No, I don't see that happening. Applications should not be dependent on the kernel version of an operating system, if they are the developers have done something horribly wrong. Even Microsoft managed to get this right, you can still run MS-DOS and 16-bit Windows applications on the latest editions of 64-bit Windows, that amounts to 33 years of backwards compatibility. If you can't rely on the operating system to run your applications then what good is it, the whole purpose of an operating system is to run applications.
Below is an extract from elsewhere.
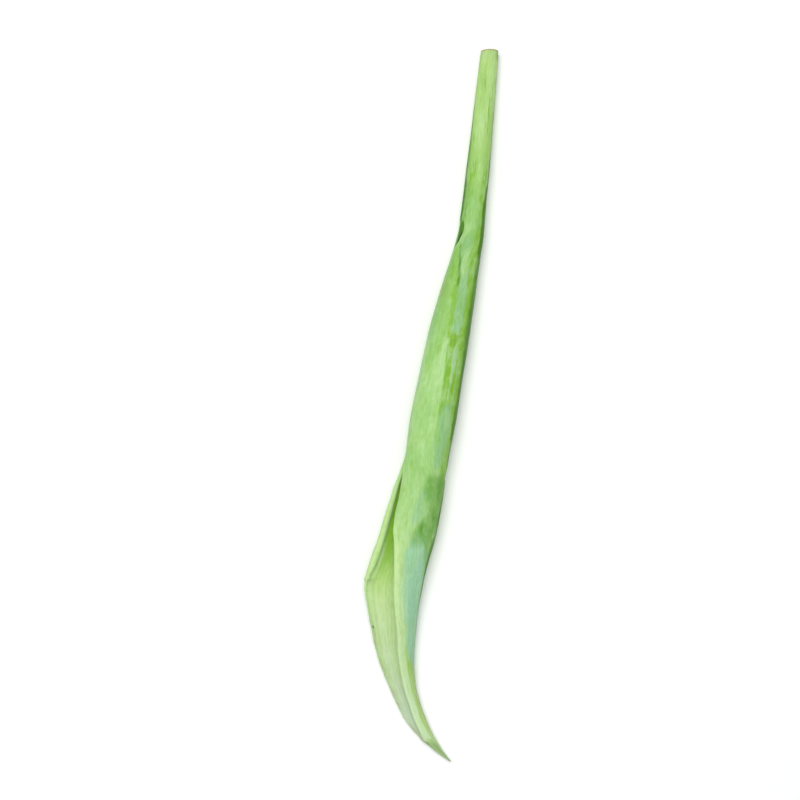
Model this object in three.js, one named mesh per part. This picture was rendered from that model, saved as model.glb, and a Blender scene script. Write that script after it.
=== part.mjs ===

Applications should not be dependent on the kernel version of an operating system, if they are the developers have done something horribly wrong. Even Microsoft managed to get this right, you can still run MS-DOS and 16-bit Windows applications on the latest editions of 64-bit Windows
Not necessarily true. Microsoft maintained ABI-compatibility until Windows 8. They deliberately broke it for Windows 8 in order to remove a lot of crud from their kernel and libraries.
My point being,. if the source archive just 'came with' everything it needed, libraries included, then it wouldn't be such a ... troubleshooting process ... to compile and install software.
Actually, it would be a lot worse. Because those libraries, etc. would also have dependencies on other libraries, headers, macros, compiler versions and even possibly kernel versions.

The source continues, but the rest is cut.